Характерным для фаллического эротизма Бродского является использование им символики женского рода и мотивов регрессии, служащих средством инициации активности. Не желающий жить, «жить согласно рецензиям», поэт предпочитает смерть как маскулинный вызов несвободе удушающего пространства. «Только пепел знает, что значит сгореть дотла…/ Мы останемся смятым окурком, плевком, в тени…/ и слежимся в обнимку с грязью …/ в перегной, в осадок, в культурный пласт…/ Замаравши совок, археолог разинет пасть, / но его открытие прогремит/ на весь мир, как зарытая в землю страсть, / как обратная версия пирамид./ ”Падаль!“ — выдохнет он, обхватив живот, но окажется дальше от нас, чем земля от птиц,/ потому что падаль — свобода от клеток, свобода от / целого: апофеоз частиц» («Только пепел…»).
В сущности, и, прежде всего, для Бродского, маскулинно само искусство.
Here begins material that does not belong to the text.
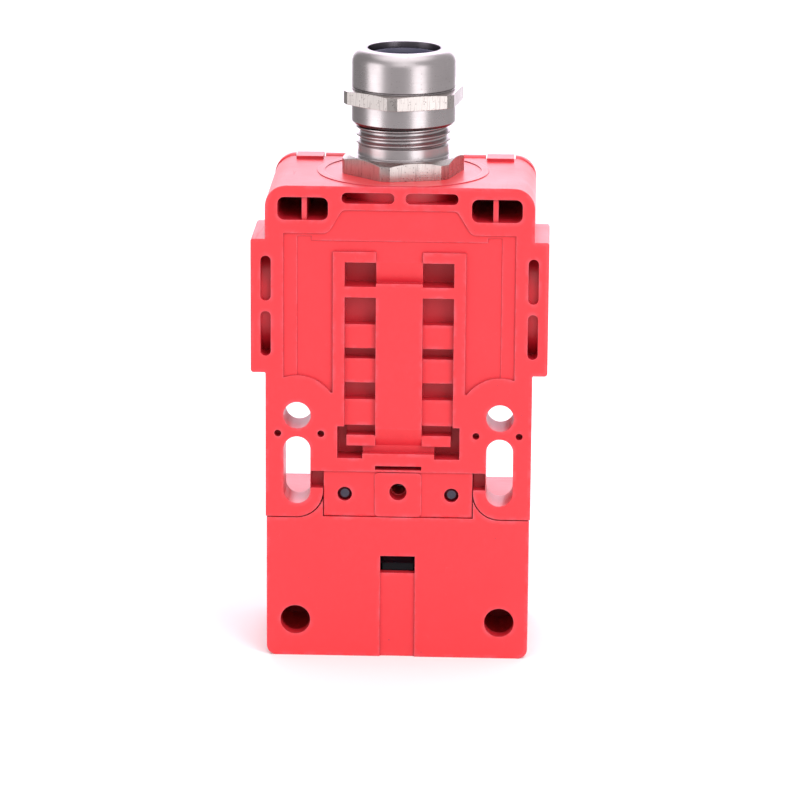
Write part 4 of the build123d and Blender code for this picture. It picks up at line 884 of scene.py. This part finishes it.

Ибо оно «не попытка избежать реальности, но, наоборот, попытка оживить ее. Это дух, ищущий плоть, но находящий слова» («Нобелевская лекция»). Все может быть одухотворено, олицетворено, овеществлено или превращено в знак, по Бродскому, средствами языка. Фалличность которого, для аналитика, вполне доказуема.

Александр КАНТОР

*Здесь и далее — выделено мной. (А. К.)
**Характерное для Бродского, подчеркнуто-«ироническое» именование собственной поэзии, на мой взгляд, семантически близкое «лепету» в понимании Д. Виникота.
***По М. М. Бахтину, пространственно-временной континуум (целостность), определяющий единство литературного произведения в его отношении к реальной действительности, «ворота» вступления в сферу смыслов.